Mr Magomedov strenuously denies all accusations of wrongdoing. Following what his legal teams has argued was a show-trial, he was convicted by a Moscow judge whose verdict simply repeated much of the prosecution’s case. His brother Magomed and other co-accused were also handed lengthy prison sentences. The conviction is being appealed.

At the FSB’s request, Mr Magomedov’s trial was heard in private and without media reporting.

During the trial, the Criminal Court granted nearly every application the prosecution made, providing only occasional justifications and ignoring the fact that, in a case consisting of more than 749 volumes of case files, there was no evidence to support charges of embezzlement by Mr Magomedov’s companies. On the contrary, it will be argued that the evidence in respect of all of the public procurement contracts cited in the case showed that they had been lawfully obtained and duly fulfilled.
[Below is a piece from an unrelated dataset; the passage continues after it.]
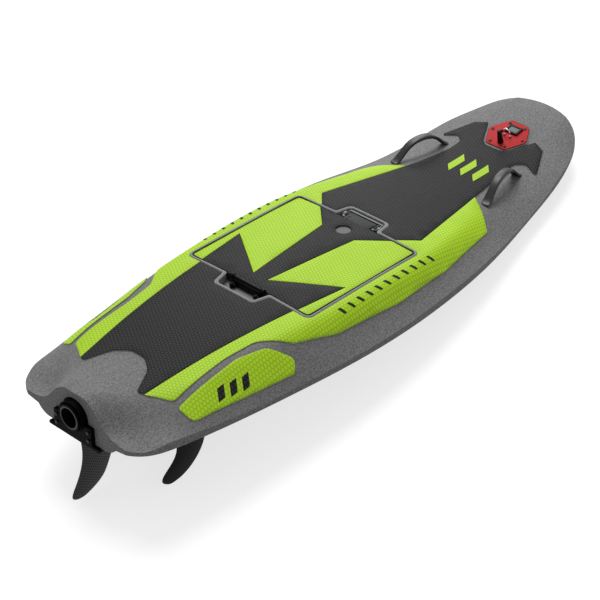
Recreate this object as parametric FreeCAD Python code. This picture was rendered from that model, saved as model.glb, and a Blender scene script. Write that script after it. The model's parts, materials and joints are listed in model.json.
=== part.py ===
"""Motorized surfboard: a rigid decked hull with a water-jet drive in the tail, a battery bay under a
hinged lid, foam deck pads, two grab handles, a control panel on the nose and three fins.

The board is drawn level: x runs forward from the transom, y to port, z up from the deck at the lid.
At the end every piece is turned and lifted together, so that the board stands on its side fins and
the forward part of its belly, as it does when it is put down on a floor. Millimetres and degrees.
"""
import FreeCAD, Part
import math
import os

V = FreeCAD.Vector
X, Y, Z = V(1, 0, 0), V(0, 1, 0), V(0, 0, 1)

# Driving sizes of the deck and hull
FAR = 600.0                  # reach of helper solids beyond the hull
PAD_T = 4.0                  # foam deck pads
GAP = 0.3                    # clearance between pieces that sit against each other
PAD_GAP = 1.0                # seam between two pads

# Battery hatch: outside of the grey rim, as seen from above
HATCH_AFT = 582.0
HATCH_FORE = 1007.0
HATCH_HALF = 218.0
RIM_W = 8.0
RIM_DEPTH = 26.0
RIM_FLOOR = 4.0
SEAT_W = 18.0
LID_GAP = 2.5
CORNER_R = 18.0
BUMP_HALF = 71.0             # half width of the latch and hinge recesses
BUMP_AFT = 49.0              # reach of the latch recess behind the rim
BUMP_FORE = 50.0             # reach of the hinge recess ahead of the rim
BAY_DEPTH = 150.0

# Lid hinge in the forward recess
PIN_X = 1024.0
PIN_Z = -8.0
PIN_R = 4.0
TAB_HALF = 47.0
TAB_NOSE_R = 11.0
EAR_R = 9.0
DISC_X = 949.0               # round cap on the lid
DISC_R = 21.0
DISC_T = 3.0

# Jet drive on the centreline
DUCT_Z = -92.0
DUCT_BORE_R = 46.0
HOUSING_WALL = 7.0
DUCT_LEN = 176.0
NOZZLE_OUT = 22.0            # how far the nozzle stands out behind the transom
NOZZLE_R = 27.0
NOZZLE_WALL = 5.0
COLLAR_R = 42.0
EXIT_LEN = 18.0
CONE_LEN = 34.0
BLADES = 4
VANES = 5
TIP_GAP = 1.2
HUB_R = 16.0
SHAFT_R = 6.0
SHAFT_GAP = 0.4
IMPELLER_X = 84.0
IMPELLER_LEN = 52.0
IMPELLER_TWIST = 80.0
STATOR_X = 36.0
STATOR_LEN = 38.0
STATOR_TAIL = 12.0           # closed aft part of the stator's hub
MOTOR_R = 50.0
MOTOR_LEN = 130.0
MOTOR_X = 440.0
MOTOR_ROOM = 5.0             # air around the motor
TUNNEL_HALF = 38.0
FLANGE_HALF = 67.0           # black block around the outlet
FLANGE_TOP = -100.0
FLANGE_OUT = 12.0
FLANGE_SEAT = 3.0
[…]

In many instances, there was no evidence in the “real world” of what prosecutors alleged were construction defects. For example, expert reports and parallel judgments in respect of the Kaliningrad Stadium project confirmed both that the contracted work was carried out properly and in full, and that there were no operating issues. Likewise, the Krestovsky Island project was completed and the work of Mr Magomedov’s company acknowledged as acceptable by the developer – yet, without explanation, the prosecution insisted that the payment made for this work was “stolen”.

Another charge brought by the prosecution was that Mr Magomedov’s company Stroynovatsiya had wrongly profited from the Kyzyl-Kyragino railway project. Yet the case file consisted of four separate court decisions, supported by expert evidence, demonstrating the opposite: that the company performed its obligations under the contract, and was in fact entitled to additional payments.